* begin *
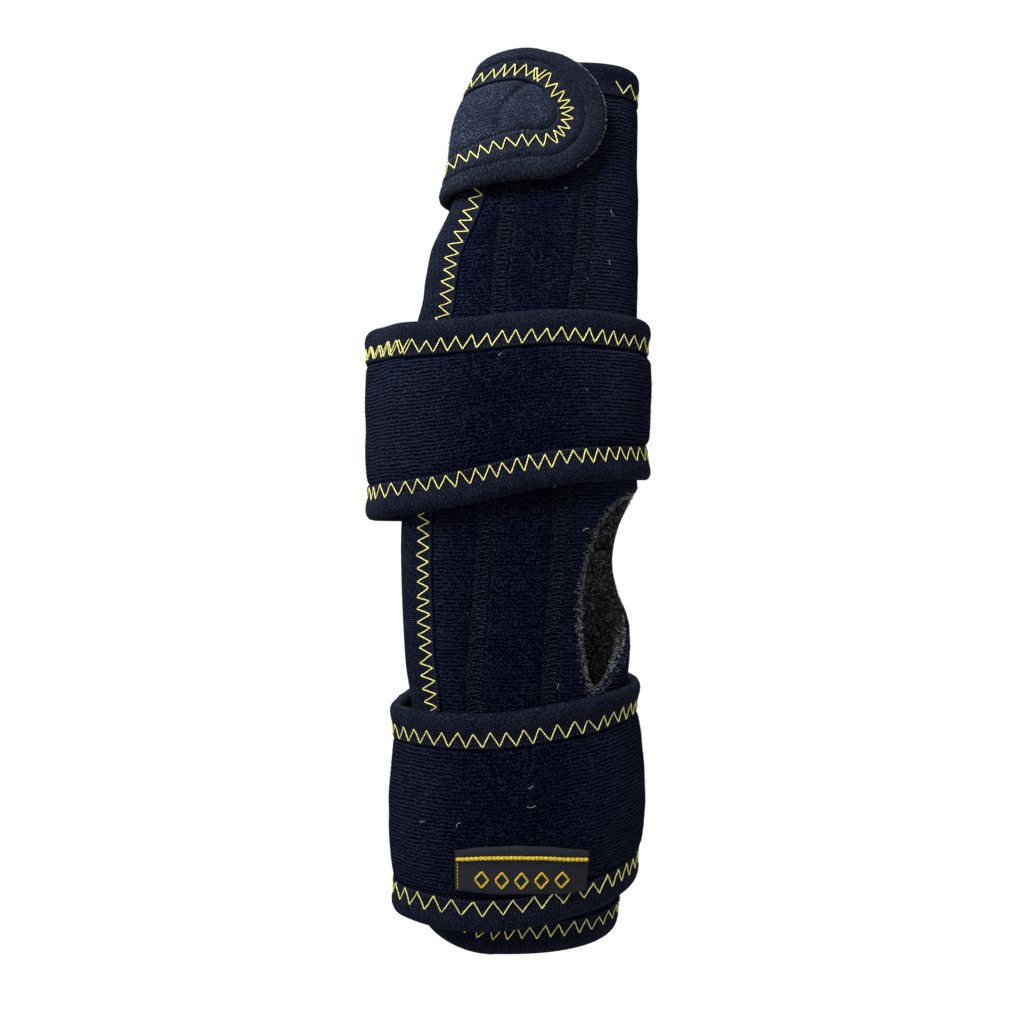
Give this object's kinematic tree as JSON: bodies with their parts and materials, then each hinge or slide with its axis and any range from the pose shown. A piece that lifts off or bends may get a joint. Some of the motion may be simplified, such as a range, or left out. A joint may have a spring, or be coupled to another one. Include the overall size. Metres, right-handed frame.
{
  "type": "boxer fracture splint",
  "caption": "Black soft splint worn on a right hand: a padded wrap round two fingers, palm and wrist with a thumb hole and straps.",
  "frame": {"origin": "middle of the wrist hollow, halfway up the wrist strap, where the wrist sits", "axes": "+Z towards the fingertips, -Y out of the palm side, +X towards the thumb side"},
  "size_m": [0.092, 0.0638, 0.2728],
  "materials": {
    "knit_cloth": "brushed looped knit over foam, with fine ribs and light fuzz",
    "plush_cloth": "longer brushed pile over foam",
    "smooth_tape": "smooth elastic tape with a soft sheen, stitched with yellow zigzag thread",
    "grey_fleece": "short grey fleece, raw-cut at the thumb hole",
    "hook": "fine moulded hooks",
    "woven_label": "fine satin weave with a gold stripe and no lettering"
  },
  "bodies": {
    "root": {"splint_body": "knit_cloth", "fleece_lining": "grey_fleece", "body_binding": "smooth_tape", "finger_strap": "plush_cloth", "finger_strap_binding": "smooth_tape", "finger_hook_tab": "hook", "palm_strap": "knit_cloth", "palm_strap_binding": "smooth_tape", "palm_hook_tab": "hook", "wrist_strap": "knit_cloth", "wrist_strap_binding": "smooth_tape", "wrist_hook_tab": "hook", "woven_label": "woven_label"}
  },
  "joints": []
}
* end *
§ WHAT YOU NEED TO DO
Output the listing above exactly as it appears.

§ TASK SOLUTION
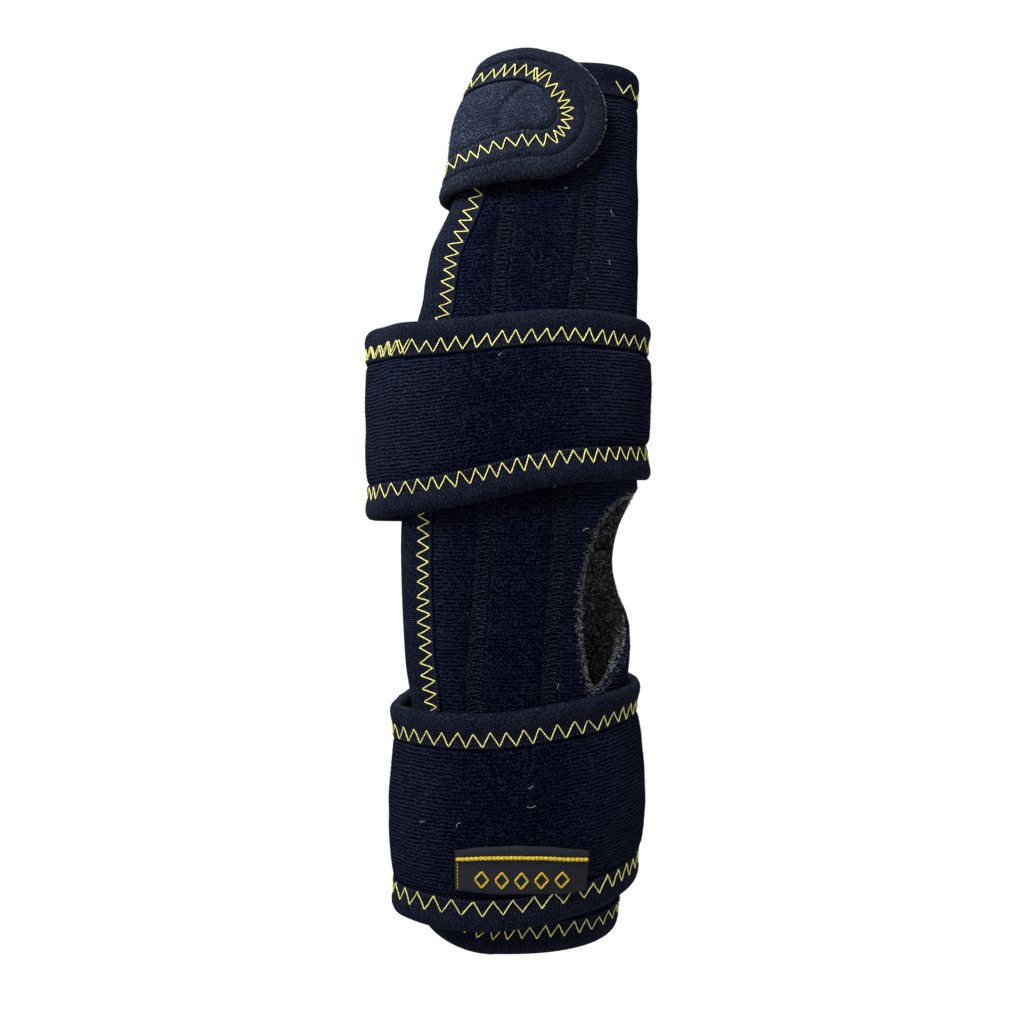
Give this object's kinematic tree as JSON: bodies with their parts and materials, then each hinge or slide with its axis and any range from the pose shown. A piece that lifts off or bends may get a joint. Some of the motion may be simplified, such as a range, or left out. A joint may have a spring, or be coupled to another one. Include the overall size. Metres, right-handed frame.
{
  "type": "boxer fracture splint",
  "caption": "Black soft splint worn on a right hand: a padded wrap round two fingers, palm and wrist with a thumb hole and straps.",
  "frame": {"origin": "middle of the wrist hollow, halfway up the wrist strap, where the wrist sits", "axes": "+Z towards the fingertips, -Y out of the palm side, +X towards the thumb side"},
  "size_m": [0.092, 0.0638, 0.2728],
  "materials": {
    "knit_cloth": "brushed looped knit over foam, with fine ribs and light fuzz",
    "plush_cloth": "longer brushed pile over foam",
    "smooth_tape": "smooth elastic tape with a soft sheen, stitched with yellow zigzag thread",
    "grey_fleece": "short grey fleece, raw-cut at the thumb hole",
    "hook": "fine moulded hooks",
    "woven_label": "fine satin weave with a gold stripe and no lettering"
  },
  "bodies": {
    "root": {"splint_body": "knit_cloth", "fleece_lining": "grey_fleece", "body_binding": "smooth_tape", "finger_strap": "plush_cloth", "finger_strap_binding": "smooth_tape", "finger_hook_tab": "hook", "palm_strap": "knit_cloth", "palm_strap_binding": "smooth_tape", "palm_hook_tab": "hook", "wrist_strap": "knit_cloth", "wrist_strap_binding": "smooth_tape", "wrist_hook_tab": "hook", "woven_label": "woven_label"}
  },
  "joints": []
}